The second looks completely different, because it comes from another class I'm taking this semester, and that is 14.15 — Networks. This example is discrete rather than continuous, but it still lends itself nicely to a correlation interpretation. If $A$ is the adjacency matrix defining links between nodes in a directed graph (so $A_{ij}$ denotes the presence or absence of a link from $j$ to $i$), then the Katz centrality of a graph is given by the equilibrium equation $\bar{x} = \gamma A\bar{x} + \beta$ where $\bar{x}$ should have all nonnegative components in the node basis. Here, $\beta$ is a vector that is a small source of nonzero centrality for each node (so $\beta_i$ is the initial small centrality of node $i$), and the scalar $\gamma$ is chosen such that the largest eigenvalue of $\gamma A$ is strictly less than 1. This can be rewritten as $(1 - \gamma A)\bar{x} = \beta$ which can be inverted as $\bar{x} = (1 - \gamma A)^{-1} \beta$, which is $\bar{x}_i = \sum_{j = 1}^{n} (1 - \gamma A)^{-1}_{ij} b_j$. Knowing that $\beta$ is the initial source centrality, then $1 - \gamma A$ is the operator that causes changes in centrality, and $\bar{x}_i$ is the equilibrium centrality of node $i$; this means $(1 - \gamma A)^{-1}$ is the Green's operator for this equation. Moreover, the $(i, j)$ elements of that Green's operator correlate the initial centrality of node $j$ to the final centrality of node $i$, and a sum is taken over all $j$ to account for all the contributions. In the context of graph theory, it makes sense too because Katz centrality, being an extension of eigenvector centrality, gives the importance of a node not just based on its adjacencies but particularly based on its adjacencies to other important nodes, so correlations between nodes play the biggest role in determining equilibrium Katz centrality in a directed graph. The columns (or is it rows?) of $(1 - \gamma A)^{-1}$, being the solution to $(1 - \gamma A)(1 - \gamma A)^{-1} = 1$, give the response vectors to the unit input vectors (i.e. the input vectors where the input centrality is 1 for a particular node and 0 for all the others), showing how centrality spreads and in equilibrium shows the correlations among all the nodes for any one particular node.

The third is a bit more physics-related again. I won't go too much into detail because I'm still wrapping my head around it as it is being taught in 8.334 — Statistical Mechanics II, but basically the idea is that if a Hamiltonian is the integral over space of quadratic terms in a statistical field and its first derivatives, then the Green's function $K^{-1}$ to the equation $(-\nabla^2 + \xi^{-2})K^{-1} (\vec{x}) = \delta(\vec{x})$ (where the second variable $\vec{x}'$ is taken to be irrelevant because of translational symmetries) is also the correlation between the field at two points so $K^{-1} (\vec{x}) = \langle \phi(\vec{x}) \phi(0) \rangle$. Here $K^{-1}$ is the Green's function to the screened Poisson equation, which has the solution to the Poisson equation multiplied by the damped exponential $e^{-\frac{|\vec{x}|}{\xi}}$ where $\xi$ is the correlation length of this statistical field.
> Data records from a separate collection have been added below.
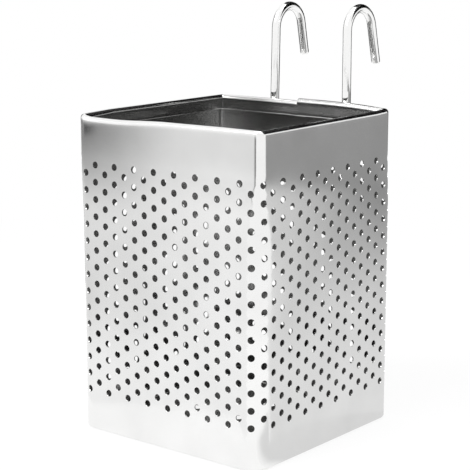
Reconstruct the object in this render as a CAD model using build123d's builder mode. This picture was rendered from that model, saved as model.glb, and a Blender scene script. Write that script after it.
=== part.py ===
from build123d import *
import math
import os

# Cutlery drainer: a square box of perforated stainless sheet, hung by two wire hooks.
# Millimetres. Origin at the bottom centre, +Z up, the hooks behind the +Y wall.

# Box
body_width = 100.0
body_depth = 100.0
body_height = 140.0
corner_radius = 9.0
sheet = 0.5

# Rim, rolled inwards into an open hem
hem_width = 2.4
hem_depth = 6.8
hem_round = 1.0
hem_tuck = 0.5

# Bottom edge, turned in under the floor pan
foot_flange = 3.5
foot_bend = 1.0

# Lap seam in the hook wall, a little off its middle, in a plain land between the columns of holes
seam_x = 1.2
seam_lap = 5.8
seam_land = 7.5
joint_gap = 0.3
lap_root = 1.0

# Rim of the lap: the outer hem rides over the inner one, then runs out along the wall
lap_rise = 1.1
lap_runout = 14.0
lap_sink = 0.05

# Punched holes in staggered columns, between two plain bands: square, as wide open as round ones
hole_diameter = 4.8
column_pitch = 9.3
row_pitch = 11.5
bottom_band = 16.8
top_band = 20.3

# Floor pan
pan_lip = 6.0
pan_bend = 1.2
pan_fit = 0.1
drain_diameter = 6.0
drain_pitch = 24.0
drain_margin = 14.0

# Wire hooks
wire_diameter = 4.0
wire_sides = 12
hook_spacing = 40.0
hook_height = 44.0
hook_opening = 15.5
hook_splay = 13.0
left_tip = 16.0
right_tip = 18.5
weld_length = 17.0
wire_end = 0.6

half = sheet / 2
square_side = math.sqrt(math.pi) / 2
hem_flat = hem_round - half * math.tan(math.pi / 8)
wall_y = body_depth / 2
joint_x = seam_x - seam_lap / 2
start_x = joint_x - joint_gap
lap_x = seam_x + seam_lap / 2
hem_bottom = body_height - hem_depth
pan_top = sheet + pan_lip

os.makedirs("parts", exist_ok=True)

# Outer line of the box, seen from above: from one end of the sheet round to the other
with BuildLine() as outline:
    FilletPolyline(
        (start_x, wall_y),
        (-body_width / 2, wall_y),
        (-body_width / 2, -wall_y),
        (body_width / 2, -wall_y),
        (body_width / 2, wall_y),
        (joint_x, wall_y),
        radius=corner_radius,
    )
wall_line = outline.wire()
perimeter = wall_line.length + joint_gap

# Places of the punched holes: the odd columns stand half a pitch higher
holed_height = body_height - bottom_band - top_band - hole_diameter
rows = int(holed_height / row_pitch + 0.5)
columns = int((perimeter - seam_land - hole_diameter) / column_pitch) + 1
first_column = start_x - seam_x + (perimeter - (columns - 1) * column_pitch) / 2
lowest_row = bottom_band + hole_diameter / 2
hole_places = []
for column in range(columns):
    along = (first_column + column * column_pitch) / wall_line.length
    heading = wall_line % along
    outward = Vector(heading.Y, -heading.X, 0)
    wall_plane = Plane(wall_line @ along, x_dir=heading, z_dir=outward)
    stagger = column % 2 * row_pitch / 2
    for row in range(rows):
        height = lowest_row + row * row_pitch + stagger
        hole_places.append(wall_plane.location * Location((0, height, 0)))
hole_side = hole_diameter * square_side

# Wall: one strip of sheet, with its foot turned in and its rim rolled over
wall_section = Plane((start_x, wall_y, 0), x_dir=(0, -1, 0), z_dir=(-1, 0, 0))
with BuildPart() as perforated_wall:
    with BuildSketch(wall_section):
        with BuildLine():
            Polyline(
                (foot_flange, half),
                (foot_bend, half),
                (half, foot_bend),
                (half, body_height - hem_round),
                (hem_round, body_height - half),
                (hem_width - hem_round, body_height - half),
                (hem_width - half, body_height - hem_round),
                (hem_width - half - hem_tuck, hem_bottom),
            )
        trace(line_width=sheet)
    sweep(path=wall_line)
    # Inner layer of the lap, spot-welded behind the outer one
    with BuildSketch(Plane.XY.offset(pan_top + pan_fit)):
        with Locations((lap_x, wall_y - sheet)):
            Rectangle(lap_x - start_x + lap_root, sheet, align=(Align.MAX, Align.MAX))
    extrude(amount=hem_bottom - pan_top - pan_fit)
    # Raised rim of the lap: level over both layers, then down to the plain rim
    for section_x, rise in ((joint_x, lap_rise), (lap_x, lap_rise), (lap_x + lap_runout, -lap_sink)):
        rim_plane = Plane((section_x, wall_y, body_height), x_dir=(0, -1, 0), z_dir=(-1, 0, 0))
        with BuildSketch(rim_plane) as rim_section:
            with Locations((hem_width / 2, rise)):
                Rectangle(hem_width - 2 * lap_sink, hem_round + rise, align=(Align.CENTER, Align.MAX))
            chamfer(rim_section.vertices().group_by(Axis.Y)[-1], hem_flat)
    loft(ruled=True)
    # Punched holes
    with Locations(*hole_places):
        Box(hole_side, hole_side, 3 * sheet, mode=Mode.SUBTRACT)
perforated_wall.part.label = "perforated_wall"
export_step(perforated_wall.part, "parts/perforated_wall.step")

# Floor pan: a shallow tray that rests on the turned-in foot
pan_width = body_width - 2 * (sheet + pan_fit)
pan_depth = body_depth - 2 * (sheet + pan_fit)
drain_columns = int((pan_width - 2 * drain_margin) / drain_pitch) + 1
drain_rows = int((pan_depth - 2 * drain_margin) / drain_pitch) + 1
drain_side = drain_diameter * square_side
with BuildPart() as floor_pan:
    with BuildSketch(Plane.XY.offset(sheet)):
        RectangleRounded(pan_width, pan_depth, corner_radius - sheet - pan_fit)
    extrude(amount=pan_lip)
    chamfer(floor_pan.faces().sort_by(Axis.Z)[0].edges(), pan_bend)
    offset(amount=-sheet, openings=floor_pan.faces().sort_by(Axis.Z)[-1])
    with BuildSketch(Plane.XY.offset(sheet)):
        with GridLocations(drain_pitch, drain_pitch, drain_columns, drain_rows):
            Rectangle(drain_side, drain_side)
    extrude(amount=sheet, mode=Mode.SUBTRACT)
floor_pan.part.label = "floor_pan"
export_step(floor_pan.part, "parts/floor_pan.step")

# Wire hooks: a shank welded to the plain band, a bend over the rail, and a tip that splays out
bend_radius = (hook_opening + wire_diameter) / 2
shank_y = wall_y + wire_diameter / 2
shank_bottom = body_height - weld_length
bend_z = body_height + hook_height - bend_radius - wire_diameter / 2
hooks = (
    ("left_hook", seam_x - hook_spacing / 2, left_tip),
    ("right_hook", seam_x + hook_spacing / 2, right_tip),
)
for hook_name, hook_x, tip in hooks:
    with BuildPart() as hook:
        with BuildLine(Plane.YZ.offset(hook_x)) as wire_line:
            Line((shank_y, shank_bottom), (shank_y, bend_z))
            bend = CenterArc((shank_y + bend_radius, bend_z), bend_radius, hook_splay, 180 - hook_splay)
            PolarLine(bend @ 0, tip, hook_splay - 90)
        with BuildSketch(Plane((hook_x, shank_y, shank_bottom))):
            RegularPolygon(wire_diameter / 2, wire_sides, major_radius=False, rotation=180 / wire_sides)
        sweep(path=wire_line.wire())
        chamfer(hook.faces().sort_by(Axis.Z)[0].edges(), wire_end)
    hook.part.label = hook_name
    export_step(hook.part, f"parts/{hook_name}.step")
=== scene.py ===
import math

import bpy
from mathutils import Euler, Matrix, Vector


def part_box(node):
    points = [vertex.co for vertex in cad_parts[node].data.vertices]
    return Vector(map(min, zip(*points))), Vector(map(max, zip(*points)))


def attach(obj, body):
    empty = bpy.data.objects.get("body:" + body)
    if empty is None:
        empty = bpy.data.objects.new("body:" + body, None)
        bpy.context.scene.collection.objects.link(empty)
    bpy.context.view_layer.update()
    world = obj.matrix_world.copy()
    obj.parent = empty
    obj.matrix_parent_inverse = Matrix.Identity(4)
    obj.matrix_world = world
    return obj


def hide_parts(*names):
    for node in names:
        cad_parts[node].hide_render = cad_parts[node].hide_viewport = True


mm = 0.001
near = 0.01 * mm

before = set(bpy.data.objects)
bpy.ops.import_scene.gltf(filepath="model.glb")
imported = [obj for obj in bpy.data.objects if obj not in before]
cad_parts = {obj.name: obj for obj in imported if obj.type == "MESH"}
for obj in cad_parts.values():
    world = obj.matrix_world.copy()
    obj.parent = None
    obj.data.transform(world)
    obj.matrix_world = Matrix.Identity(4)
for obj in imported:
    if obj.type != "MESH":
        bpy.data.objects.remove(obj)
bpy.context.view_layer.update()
print("frame loaded")


# Small helpers

def setMode(mode):
    bpy.ops.object.mode_set(mode=mode)


def deselectAll():
    if bpy.context.object and bpy.context.object.mode != "OBJECT":
        setMode("OBJECT")
    bpy.ops.object.select_all(action="DESELECT")


def useOnly(*pieces):
    deselectAll()
    for piece in pieces:
        piece.select_set(True)
    bpy.context.view_layer.objects.active = pieces[0]


def pickNone(piece, kind):
    useOnly(piece)
    setMode("EDIT")
    bpy.ops.mesh.select_mode(type=kind)
    bpy.ops.mesh.select_all(action="DESELECT")
    setMode("OBJECT")


def pickAll(piece, kind):
    pickNone(piece, kind)
    setMode("EDIT")
    bpy.ops.mesh.select_all(action="SELECT")


def pickVerts(piece, test):
    # selects the vertices whose place passes the test, then goes to edit mode
    pickNone(piece, "VERT")
    for vertex in piece.data.vertices:
        vertex.select = test(vertex.co)
    setMode("EDIT")


def pickEdges(piece, test):
    pickVerts(piece, test)
    bpy.ops.mesh.select_mode(type="EDGE")


def extrudeBy(step):
    bpy.ops.mesh.extrude_region_move(TRANSFORM_OT_translate={"value": step})


def applyPlace():
    bpy.ops.object.transform_apply(location=True, rotation=True, scale=True)


def joinPieces(*pieces):
    useOnly(*pieces)
    bpy.ops.object.join()
    return bpy.context.object


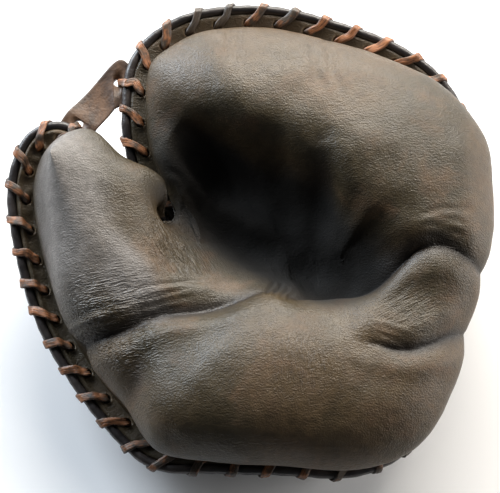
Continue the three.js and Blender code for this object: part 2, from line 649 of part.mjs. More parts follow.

Interestingly, I think this also looks strikingly like propagator/correlation between two points in a massive scalar quantum field $\phi$ in that $G(x, x') = \langle 0|\phi(x)\phi(x')|0 \rangle$ or something like that (with time ordering too I think) is also the Green's function for the Klein-Gordon equation for $\phi$. I won't say more about that because I haven't really learned quantum field theory beyond what I've posted here, but I will say that from the snippets I've been seeing in 8.334 — Statistical Mechanics II, the equivalences and analogies between quantum field theory and statistical field theory are plentiful, deep, and profound.

Anyway, I hope that was useful for anyone seeking a bit more intuition on the need for and meaning of the Green's function. I will end by saying something that I said to my 8.07 — Electromagnetism II professor: on a historical note, it seems that George Green was the Green's function of a point source of education (look it up).